"Lowlife" is a song by American singer Poppy (under her former stage name "That Poppy"), from her 2016 EP Bubblebath. It was released by Island Records on July 24, 2015, as the first single from the EP. The song's music video has since amassed over 69 million views on YouTube, becoming Poppy's first song to gain wide attention. It was later included on the 2016 compilation album Now 58 as a "NOW What's Next" track. A remix of the song by Travis Mills was released on October 16, 2015 and another by Slushii on April 29, 2016.

Music video
A music video for the song, directed by Poppy's former collaborator Titanic Sinclair was released on July 24, 2015. The video features cameos from Brandon Burtis, Matt Bennett, Jimmy Redhawk James and Rene Napoli.

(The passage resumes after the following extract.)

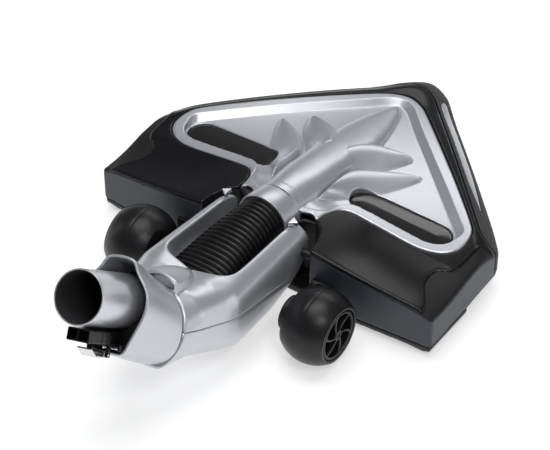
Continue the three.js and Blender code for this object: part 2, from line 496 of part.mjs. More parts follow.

It has since amassed over 68 million views on YouTube. The video shows Poppy sitting in a chair in a Baphomet-like pose, while men in full-body outfits dance around her. Some men in business suits watch Poppy's every move as she gets up to dance. Poppy sits down at a table with the Devil, who sucks on a banana as a sexual symbol, annoying Poppy so much that she gets up and walks off-set. Poppy signs some fans' pictures of her, then walks back in and shoves aside the off-screen men in suits.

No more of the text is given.